India’s external sector is being tested again as the imbalance between goods trade and invisible earnings weighs on the rupee. This is the reality underscored by the Economic Survey 2025–26 today and it reflects starkly in currency market movements. On the day the Survey was presented, the rupee slid to another lifetime low of around 91.98 against the US dollar, symbolising the growing strain created by the inability of India’s surplus in services exports and remittance inflows to fully offset its large and persistent goods trade deficit.
While the country has built a strong and globally competitive services sector that generates substantial foreign exchange through information technology, business services, financial services, tourism and transportation, and continues to receive robust remittances from its overseas workforce, these inflows are no longer sufficient to neutralise the scale of its merchandise import bill. Imports of crude oil, gold, electronics, fertilisers and capital goods continue to significantly exceed exports of manufactured products, creating a structural gap that invisible earnings alone cannot bridge.

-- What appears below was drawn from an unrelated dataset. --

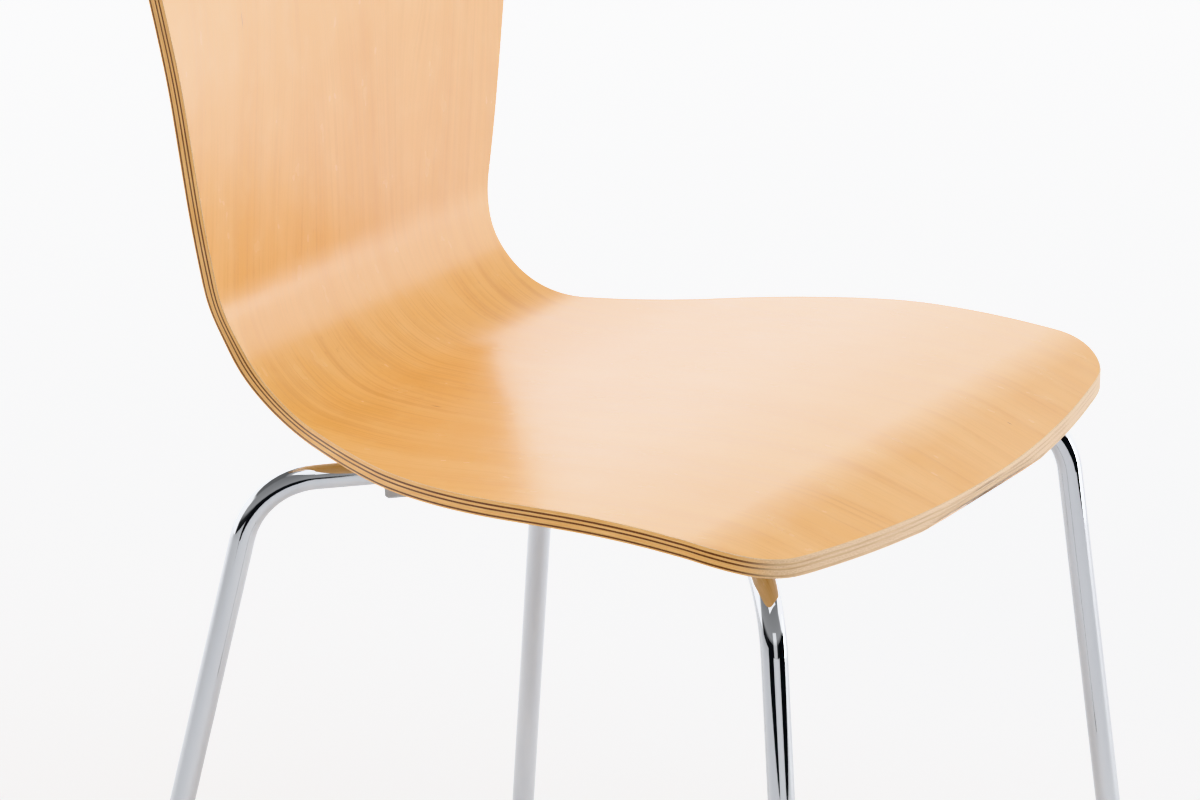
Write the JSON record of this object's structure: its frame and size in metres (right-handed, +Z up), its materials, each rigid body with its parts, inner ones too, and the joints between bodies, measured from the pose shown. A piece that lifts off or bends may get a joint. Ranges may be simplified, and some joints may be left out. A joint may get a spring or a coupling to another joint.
{
  "type": "stacking chair",
  "caption": "Armless stacking chair: a waisted shell of moulded plywood on a frame of bent, chromed steel tube.",
  "frame": {"origin": "on the floor, on the plane of symmetry, midway between the front feet and the rear feet", "axes": "+Z up, the sitter faces -Y, +X is the sitter's left"},
  "size_m": [0.4688, 0.5215, 0.844],
  "materials": {
    "face_veneer": "beech veneer, clear satin-gloss lacquer",
    "cross_veneer": "end grain of the cross plies, darkened by glue, lacquered",
    "core_veneer": "long grain of the core plies, lacquered",
    "block_plywood": "plywood, sanded",
    "chrome_frame": "polished chrome plate on steel tube",
    "zinc_steel": "bright zinc plate",
    "insert_brass": "turned brass",
    "grey_plastic": "moulded grey polypropylene, satin",
    "glide_plastic": "moulded dark grey polyethylene, satin"
  },
  "bodies": {
    "root": {"face_ply": "face_veneer", "upper_cross_ply": "cross_veneer", "upper_core_ply": "core_veneer", "centre_cross_ply": "cross_veneer", "centre_core_ply": "core_veneer", "lower_cross_ply": "cross_veneer", "back_ply": "face_veneer", "mounting_block": "block_plywood", "threaded_inserts": "insert_brass", "mounting_plate": "chrome_frame", "frame_welds": "chrome_frame", "front_leg_tube": "chrome_frame", "rear_leg_tube": "chrome_frame", "plate_washers": "zinc_steel", "plate_screws": "zinc_steel", "front_right_buffer": "grey_plastic", "front_left_buffer": "grey_plastic", "rear_right_buffer": "grey_plastic", "rear_left_buffer": "grey_plastic", "front_right_glide": "glide_plastic", "front_left_glide": "glide_plastic", "rear_right_glide": "glide_plastic", "rear_left_glide": "glide_plastic"}
  },
  "joints": []
}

According to the Survey, this imbalance means that India’s overall balance of payments relies increasingly on foreign capital inflows to stay comfortable. When global risk appetite is strong and foreign investors are willing to allocate capital to emerging markets, this dependence is less visible. However, in periods of heightened uncertainty, tighter global financial conditions or geopolitical stress, portfolio flows tend to weaken or reverse. The Survey suggests that it is in these moments that the vulnerability of the rupee becomes evident, as the cushion provided by services exports and remittances proves insufficient on its own.

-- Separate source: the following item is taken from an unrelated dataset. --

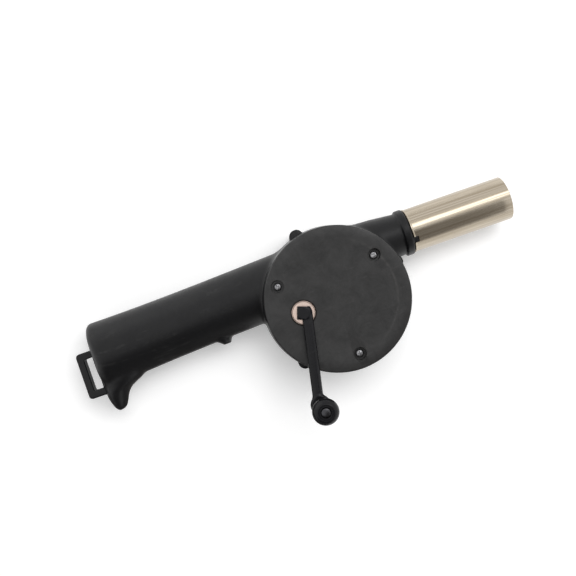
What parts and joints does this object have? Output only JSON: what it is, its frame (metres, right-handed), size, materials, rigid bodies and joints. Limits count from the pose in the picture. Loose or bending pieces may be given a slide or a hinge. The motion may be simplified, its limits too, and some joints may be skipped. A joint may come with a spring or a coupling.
{
  "type": "barbecue air blower",
  "caption": "Hand-cranked centrifugal air blower with a round geared casing, a long grip with a hook and a lanyard loop, and a metal outlet tube.",
  "frame": {"origin": "on the fan axis, in the plane of the casing's back, on which the blower lies", "axes": "+X along the outlet tube, away from the handle; +Z along the fan and crank axes, towards the crank; +Y to the side that the tube and the handle are set off to"},
  "size_m": [0.2565, 0.0996, 0.07],
  "materials": {
    "black_shell": "moulded black plastic with a fine satin grain",
    "black_cover": "moulded black plastic, finely textured and lightly scuffed",
    "black_crank": "smooth black plastic with a soft gloss",
    "plated_tube": "drawn tube, warm nickel tint, fine lines along its length",
    "steel": "zinc-plated steel",
    "dark_steel": "blackened steel",
    "bronze": "pale sintered bronze",
    "white_gear": "natural nylon",
    "black_fan": "moulded black plastic"
  },
  "bodies": {
    "casing": {"back_shell": "black_shell", "front_shell": "black_shell", "gear_cover": "black_cover", "cover_screw_1": "steel", "cover_screw_2": "steel", "cover_screw_3": "steel", "shell_screw_1": "steel", "shell_screw_2": "steel", "shell_screw_3": "steel", "shell_screw_4": "steel", "shell_screw_5": "steel", "nozzle_tube": "plated_tube", "rear_bush": "bronze", "front_bush": "bronze", "idler_pin": "steel", "crank_bush": "bronze"},
    "fan": {"impeller": "black_fan", "fan_shaft": "steel", "fan_pinion": "white_gear"},
    "idler": {"idler_gear": "white_gear"},
    "crank": {"crank_arm": "black_crank", "crank_gear": "white_gear", "crank_washer": "steel", "crank_screw": "steel", "knob_pin": "dark_steel"},
    "knob": {"crank_knob": "black_crank"}
  },
  "joints": [
    {"name": "crank_spin", "type": "hinge", "parent": "casing", "child": "crank", "pos_m": [-0.0194, -0.001, 0.0423], "axis": [0, 0, 1], "continuous": true},
    {"name": "idler_spin", "type": "hinge", "parent": "casing", "child": "idler", "pos_m": [-0.00897, 0.01607, 0.033], "axis": [0, 0, 1], "continuous": true},
    {"name": "fan_spin", "type": "hinge", "parent": "casing", "child": "fan", "pos_m": [0, 0, 0.016], "axis": [0, 0, 1], "continuous": true},
    {"name": "knob_spin", "type": "hinge", "parent": "crank", "child": "knob", "pos_m": [-0.0254, -0.04983, 0.06], "axis": [0, 0, 1], "continuous": true}
  ],
  "couplings": [
    {"joint": "idler_spin", "follows": "crank_spin", "ratio": -3.1667},
    {"joint": "fan_spin", "follows": "crank_spin", "ratio": 11.4}
  ]
}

The recent depreciation of the rupee is therefore portrayed less as a reflection of deteriorating domestic fundamentals and more as a consequence of this structural external gap interacting with global headwinds. India continues to record relatively strong economic growth, moderate inflation, and stable domestic financial conditions. Banking sector balance sheets are healthier than in past cycles, and credit growth remains supportive of investment and consumption. Yet these positives have not translated into currency strength because exchange rates are ultimately determined by the flow of foreign exchange across borders, and India’s trade structure still tilts decisively towards deficit in goods.
The Survey characterises the rupee as “punching below its weight”, implying that its market value does not fully capture the underlying resilience of the Indian economy. At the same time, it acknowledges that persistent weakness in the currency is not costless. A depreciating rupee raises the local currency cost of imports, particularly energy, which can feed into input prices for industry and potentially into consumer inflation over time. It also increases the burden of servicing external debt and can weigh on investor confidence, especially if depreciation is perceived as reflecting deeper structural problems.
There is, however, a nuanced assessment of the effects of a weaker currency. The Survey points out that an undervalued rupee can enhance export competitiveness, partially offsetting the impact of higher tariffs and weak global demand. For labour-intensive and price-sensitive export sectors, currency depreciation can provide a margin of relief. So far, the pass-through of a weaker rupee to inflation has remained contained, aided by relatively stable global commodity prices and policy management. This has allowed authorities some room to tolerate currency weakness without immediate macroeconomic instability.
Nevertheless, the underlying issue remains the composition of India’s trade. Over the past decade, the economy has become a global powerhouse in services, but manufacturing exports have not expanded at a pace sufficient to narrow the merchandise deficit decisively. While production-linked incentive schemes, infrastructure spending and industrial policy initiatives are beginning to reshape the manufacturing landscape, their impact on export capacity is gradual. Until merchandise exports grow significantly faster than imports, the economy will continue to depend on invisible earnings and capital inflows to balance its external accounts.
The Survey’s warning that services and remittances alone cannot guarantee currency stability is therefore also a call for deeper structural transformation. Strengthening manufacturing competitiveness, diversifying export baskets, integrating more effectively into global value chains, and reducing dependence on imported energy through domestic production and renewable capacity are seen as critical to achieving a more durable external balance. Over time, such shifts would reduce the economy’s exposure to volatile global capital flows and provide a firmer foundation for currency stability.
According economic analysis, in the near term, the rupee’s record lows highlight the limits of India’s current external buffers. Strong services exports and steady remittances remain valuable pillars of support, but they can no longer be viewed as a complete shield against pressures arising from a large goods trade deficit and shifting global financial conditions. The Economic Survey’s assessment suggests that unless the structure of India’s trade evolves in favour of higher-value and higher-volume merchandise exports, the currency will remain susceptible to bouts of weakness, even in periods when domestic growth and macroeconomic fundamentals appear sound.